There are two slightly odd things about this disc; one is the programme itself, which interpolates Curci’s very romantic 1944 concerto into a programme that concentrates on essentially eighteenth century works. The other thing is actually more irritating than odd. For some reason you have to download the booklet notes; the booklet itself deals with purely biographical matters concerning the performers. I don’t know the reason for this, because in none of the company’s other discs with which I’m familiar has this situation cropped up. Let’s hope it’s a one-off.
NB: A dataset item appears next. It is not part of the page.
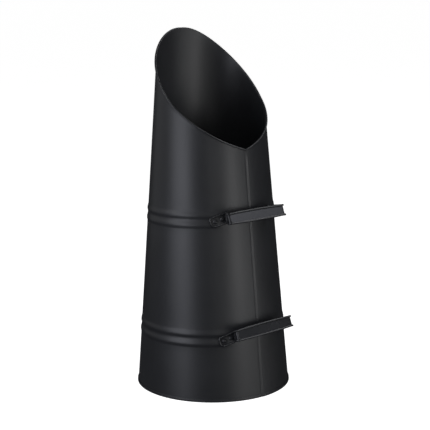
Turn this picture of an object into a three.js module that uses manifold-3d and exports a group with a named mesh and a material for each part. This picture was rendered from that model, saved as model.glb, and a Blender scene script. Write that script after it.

Mind you to start with the Curci and immediately work backwards chronologically is also an oddity in itself. Why not begin with the well-known Tartini, “place” the Curci and finish off with some of the virtuoso Capriccios. Still, let’s follow the line-up. Curci was born in Naples in 1886 and died in 1973. He studied the violin in Naples and then with Joachim in Berlin before returning to Italy. He wrote three concertos for his own instrument and the Op.20 is the first of these. He wrote pedagogic and didactic material on the violin as well, and seems to have devoted much of his adult life to translations (Flesch, Szigeti) and to teaching as well as composing. Clearly he left behind an important legacy in Italy.
 
The Op.20 is indeed Romantico – if you’d said 1888 and not 1944 I’d have believed you. Its hero is clearly Bruch but there are hints of Paganinian lyricism as well, the occasional snippet of Brahmsian passagework and what I took to be a very light acquaintance with the Sibelius. The slow movement is a delightful aria and the finale is a sunny, bucolic one, full of passagework thickets for the soloist. It’s hardly surprising given Curci’s background that even in the fastest and tightest corners everything sounds gratefully and gracefully written for the solo instrument. 
 
Given that Curci translated Szigeti into Italian – the notes don’t specify what but I assume A Violinist’s Notebook – it’s apposite that we have a concerto that Szigeti played often and recorded; the famous Tartini. Here, as elsewhere, the soloist is Fulvio Luciani, a very capable and adaptable player.
 
Viotti’s Concerto No.22 is one that many Old Timers had under their fingers. Kreisler played it often and Shumsky too. It’s the kind of work that, like Spohr’s Eighth, has maintained only a tentative hold on the repertory. Naturally we wouldn’t expect Luciani to possess the riper and more extrovert traits of a soloist such as the ones cited but he is a conscientious and tidy player. I found his vibrato rather too slow and one-dimensional in the slow movement but this is otherwise a pleasing reading. The orchestra by the way plays modern instruments.
 
To complete the Italian virtuoso theme – one that the disc seeks to run from Tartini to Curci – we have the three virtuosic Capriccios from Sivori (Paganini’s pupil), Locatelli and Fiorillo. There are slight intonational buckles in the Locatelli and the Fiorillo could be tidier.
 
A bit of an odd one this but I was pleased to hear the old fashioned Curci.